Ignoring climate risk puts the economy at risk like mortgage repackaging did in 2008

According to Mark Campanale, one of the founders of the Carbon Tracker Initiative: “Pension funds should assume much bigger asset value impact with global heating. At 2-3 degrees, they need to start looking at what happens if governments intervene and switch off.”

Pension funds have a fiduciary duty to correct the methodologies on which they rely, as well as the information they have given clients. The report says: “These predictions of the minimal economic impact of global warming of 2 – 4.3°C are representative of the advice being given by pension funds worldwide to their members.”  

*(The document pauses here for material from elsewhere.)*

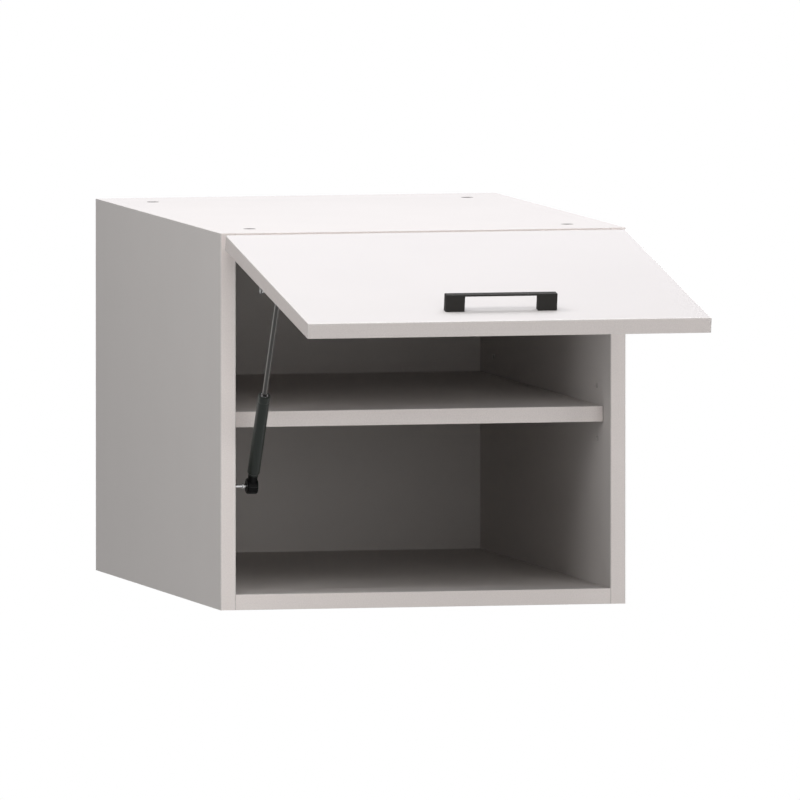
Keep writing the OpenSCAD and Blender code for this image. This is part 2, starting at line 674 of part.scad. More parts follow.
// Arm: a channel whose cheeks widen to a nose that carries the links
module hinge_arms() color(steel) at_hinges() {
    across_x(0, arm_w) polygon([for (p = [[-arm_len, arm_top], [-web_in, arm_top],
        [-web_in, arm_top - arm_t], [-arm_len, arm_top - arm_t]]) from_side(p)]);
    for (s = [-1, 1]) along_x(s > 0 ? cheek_x : -cheek_x - arm_t, arm_t)
        polygon([for (p = [[-arm_len, arm_top], [-arm_len, arm_top - cheek_drops[0]],
            [-32, arm_top - cheek_drops[1]], [-14, nose_low], [nose_out, nose_low],
            [nose_out, nose_low + nose_front], [-nose_slope[0], inner_arm_p[1] + nose_slope[1]],
            [-web_in, arm_top]]) from_side(p)]);
}
plate_mid_y = front_y + plate_in;
module hinge_plates() color([0.62, 0.63, 0.64]) at_hinges() difference() {
    box([-plate_w / 2, plate_w / 2], [plate_mid_y - plate_len / 2, plate_mid_y + plate_len / 2],
        [ceiling_z - arm_t, ceiling_z]);
    for (dx = plate_screw_xs) translate([dx, plate_mid_y, ceiling_z - arm_t - cut])
        cylinder(d = cup_screw_d + 2 * hole_play, h = arm_t + 2 * cut);
}
plate_screw_xs = [-16, 16];
plate_screw_len = 11;
module hinge_plate_screws() color(steel) at_hinges() for (dx = plate_screw_xs)
    translate([dx, plate_mid_y, ceiling_z - arm_t]) {
        rotate([180, 0, 0]) pan_head(wood_head[0], wood_head[1]);
        cylinder(d = cup_screw_d, h = plate_screw_len);
    }

// --- Gas strut --------------------------------------------------------------------------------
tube_top = socket_neck + tube_len;
rod_top = strut_len - socket_neck;
rod_low = tube_top - guide_len - piston_len;
neck_d = 9.2;
barrel_chamfer = 0.8;
clip_slot = [0.9, 1.3];         // width and depth of the slots that seat the safety clip
clip_at = 3;                    // distance of each slot from the ball's middle, along the strut
collar = [6, 1.6];              // diameter and thickness of a stud's collar
collar_x = strut_stand - 9.2;
rivet = [stud_d + 1.4, 1];      // diameter and height of the head stud's riveted shoulder

// Stud along X, from its foot to the ball, with x = 0 on the side board's inner face
module stud(foot) {
    rotate([0, 90, 0]) {
        translate([0, 0, foot]) cylinder(d = stud_d, h = strut_stand - foot);
        translate([0, 0, collar_x]) cylinder(d = collar[0], h = collar[1]);
        translate([0, 0, strut_stand]) sphere(d = ball_d);
    }
}
// Ball socket: a barrel along the stud, a neck up the strut and slots for the safety clip
module socket() {
    ball_r = ball_d / 2 + ball_play;
    r = socket_d / 2;
    w = socket_w / 2;
    difference() {
        union() {
            rotate([0, 90, 0]) rotate_extrude() polygon([[0, -w], [r - barrel_chamfer, -w],
                [r, -w + barrel_chamfer], [r, w - barrel_chamfer], [r - barrel_chamfer, w], [0, w]]);
            cylinder(d = neck_d, h = socket_neck);
        }
        sphere(r = ball_r);
        rotate([0, -90, 0]) cylinder(d = stud_d + 2 * ball_play, h = socket_w);
        for (z = [-clip_at, clip_at], y = [-r - cut, r - clip_slot[1]])
            translate([-w - cut, y, z - clip_slot[0] / 2])
            cube([socket_w + 2 * cut, clip_slot[1] + cut, clip_slot[0]]);
    }
}
// The foot stud swings with the tube, a hair off the end of the screw that holds it
module strut_foot_stud() color(steel) {
    q = from_side(foot_p);
    translate([-inner_x, q[0], q[1]]) stud(foot_gap);
}
module strut_foot_screw() color(steel) bar_x(foot_p, -inner_x - stud_seat, stud_seat, stud_d);
module strut_foot_socket() color(black) on_strut() socket();
module strut_head_socket() color(black) on_strut()
    translate([0, 0, strut_len]) rotate([0, 180, 0]) mirror([1, 0, 0]) socket();
// Hollow tube, closed at the foot and rolled in over the guide at its mouth
module strut_tube() color([0.16, 0.19, 0.18]) on_strut() rotate_extrude() {
    r = tube_d / 2;
    polygon([[0, socket_neck], [r - 1, socket_neck], [r, socket_neck + 1], [r, tube_top - 1],
        [r - 1, tube_top], [rod_d / 2 + 1.5, tube_top], [rod_d / 2 + 1.5, tube_top - 0.8],
        [r - tube_wall, tube_top - 0.8], [r - tube_wall, socket_neck + 1.4], [0, socket_neck + 1.4]]);
}
guide_d = tube_d - 2 * tube_wall;
module strut_guide() color(black) on_strut()
    translate([0, 0, tube_top - 0.8 - guide_len]) difference() {
        cylinder(d = guide_d, h = guide_len);
        translate([0, 0, -cut]) cylinder(d = rod_d + 2 * rod_play, h = guide_len + 2 * cut);
    }
rod_play = 0.1;
module strut_rod() color(steel) on_strut()
    translate([0, 0, rod_low - 0.9]) cylinder(d = rod_d, h = rod_top - rod_low + 0.9);
module strut_piston() color(black) on_strut()
    translate([0, 0, rod_low - 0.9]) difference() {
        cylinder(d = guide_d - 2 * rod_play, h = piston_len - 0.1);
        translate([0, 0, -cut]) cylinder(d = rod_d, h = piston_len + 2 * cut);
    }
ear_x = -inner_x + ear_gap;
// The head stud is riveted through the bracket's ear
module strut_head_stud() color(steel) {
    q = from_side(head_p);
    translate([-inner_x, q[0], q[1]]) {
        stud(ear_gap);
        translate([ear_gap + ear_t, 0, 0]) rotate([0, 90, 0]) cylinder(d = rivet[0], h = rivet[1]);
    }
}
head_z = flap_z[1] - head_down;
bracket_mid_x = ear_x + bracket_w / 2 + ear_t;
bracket_screw_d = 3.5;
bracket_screw_len = 11;
bracket_screw_zs = [head_z - bracket_len / 2 + 6, head_z + bracket_len / 2 - 6];
// Angle bracket on the flap: a foot with two screws and an ear that holds the head stud
module strut_bracket() color(steel) on_flap() {
    difference() {
        box([ear_x, ear_x + bracket_w + ear_t], [flap_y[1], flap_y[1] + ear_t],
            [head_z - bracket_len / 2, head_z + bracket_len / 2]);
        for (z = bracket_screw_zs) translate([bracket_mid_x, flap_y[1] - cut, z])
            rotate([-90, 0, 0]) cylinder(d = bracket_screw_d + 2 * hole_play, h = ear_t + 2 * cut);
    }
    along_x(ear_x, ear_t) difference() {
        ear_outline();
        translate([flap_y[1] + head_off, head_z]) circle(d = stud_d + 2 * hole_play);
    }
}
gusset = [4.6, 2];              // reach off the flap and overhang of the gussets beside the ear
module ear_outline() {
    low = head_z - bracket_len / 2 + gusset[1];
    high = head_z + bracket_len / 2 - gusset[1];
    neck = flap_y[1] + head_off / 2;
    translate([flap_y[1], head_z - ear_w / 2]) square([head_off, ear_w]);
    translate([flap_y[1] + head_off, head_z]) circle(d = ear_w);
    polygon([[flap_y[1], low], [flap_y[1], high], [flap_y[1] + gusset[0], head_z + ear_w / 2 + gusset[1]],
        [neck, head_z + ear_w / 2], [neck, head_z - ear_w / 2],
        [flap_y[1] + gusset[0], head_z - ear_w / 2 - gusset[1]]]);
}
module bracket_screws() color(steel) on_flap() for (z = bracket_screw_zs)
    translate([bracket_mid_x, flap_y[1] + ear_t, z]) {
        rotate([-90, 0, 0]) pan_head(bracket_head[0], bracket_head[1]);
        rotate([90, 0, 0]) cylinder(d = bracket_screw_d, h = bracket_screw_len);
    }

left_side();
right_side();
top_panel();
bottom_panel();
back_panel();
shelf();
carcass_bands();
shelf_band();
shelf_pins();
cam_locks();
cam_bolts();
cam_caps();
dowels();
back_nails();
hanger_housings();
hanger_hooks();
hanger_screws();
hinge_plates();
hinge_arms();
hinge_plate_screws();
flap_panel();
flap_bands();
flap_bumpers();
handle();
handle_screws();
hinge_cups();
cup_screw_set();
outer_links();
inner_links();
strut_foot_screw();
strut_foot_stud();
strut_foot_socket();
strut_tube();
strut_guide();
strut_piston();
strut_rod();
strut_head_socket();
strut_head_stud();
strut_bracket();
bracket_screws();
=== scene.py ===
"""Looks of the lift-up wall cabinet: boards, edge bands, flap, gas strut, hinges and handle."""

import json
import math

import bmesh
import bpy
from mathutils import Matrix, Vector


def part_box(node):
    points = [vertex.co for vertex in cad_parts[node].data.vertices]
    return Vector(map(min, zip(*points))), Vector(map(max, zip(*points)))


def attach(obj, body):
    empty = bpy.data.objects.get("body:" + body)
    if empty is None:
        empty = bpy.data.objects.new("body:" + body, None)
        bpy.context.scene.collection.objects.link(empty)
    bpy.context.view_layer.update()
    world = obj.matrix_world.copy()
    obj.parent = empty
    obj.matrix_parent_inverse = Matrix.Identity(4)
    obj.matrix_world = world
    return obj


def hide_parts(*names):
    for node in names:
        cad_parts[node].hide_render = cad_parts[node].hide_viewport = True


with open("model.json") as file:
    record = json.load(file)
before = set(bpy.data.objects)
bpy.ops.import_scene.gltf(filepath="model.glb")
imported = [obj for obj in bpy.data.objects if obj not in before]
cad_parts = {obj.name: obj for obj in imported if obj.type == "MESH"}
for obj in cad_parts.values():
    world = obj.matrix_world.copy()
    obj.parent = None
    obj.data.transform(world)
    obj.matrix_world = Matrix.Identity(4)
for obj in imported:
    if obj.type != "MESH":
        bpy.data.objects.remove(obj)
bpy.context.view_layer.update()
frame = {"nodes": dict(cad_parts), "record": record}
nodes = frame["nodes"]
behaviour = frame["record"]["behaviour"]
slot_of = {s["node"]: s["material_slot"] for s in frame["record"]["subparts"]}
body_of = {n: b for b, names in behaviour["bodies"].items() for n in names}
joints = {j["name"]: j for j in behaviour["joints"]}

MM = 0.001
TOUCH = 0.001 * MM  # nearer than this is the same place
CREASE = math.radians(35)  # edges that turn more stay sharp, or are bevelled


# --- Materials ---------------------------------------------------------------------------
def new_material(name, colour, roughness, metallic=0.0, **sockets):
    """A Principled material, with its constants on the shader's own sockets."""
    m = bpy.data.materials.new(name)
    m.use_nodes = True
    tree = m.node_tree
    shader = tree.nodes["Principled BSDF"]
    shader.inputs["Base Color"].default_value = (*colour, 1.0)
    shader.inputs["Roughness"].default_value = roughness
    shader.inputs["Metallic"].default_value = metallic
    for key, value in sockets.items():
        shader.inputs[key.replace("_", " ")].default_value = value
    return m, tree, shader


def add(tree, kind, **values):
    """A new shader node, with values for its sockets or its own settings."""
    node = tree.nodes.new(kind)
    for key, value in values.items():
        if key in node.inputs:
            node.inputs[key].default_value = value
        else:
            setattr(node, key, value)
    return node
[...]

It concludes: “This report is a call to all stakeholders, from governments, regulators, investment professionals, all the way to civil society groups and individuals, to ensure that the critical error of taking this unsound (economic) research seriously is reversed, before it is too late. Climate change policy should be based upon the work of scientists, rather than the small group of economists who have worked on climate change, and “must be treated as a potentially an existential threat, rather than an issue which is suitably addressed by economic cost-benefit analysis.”

SGV take

Advisers, consultants, and asset managers continue to underestimate just how exposed the financial system is to climate change. Pension fund managers should be requesting sensitivity analysis from asset managers to understand the realities they face, and central banks should be working out how to provide a buffer for short-term transition if that becomes the reality we face.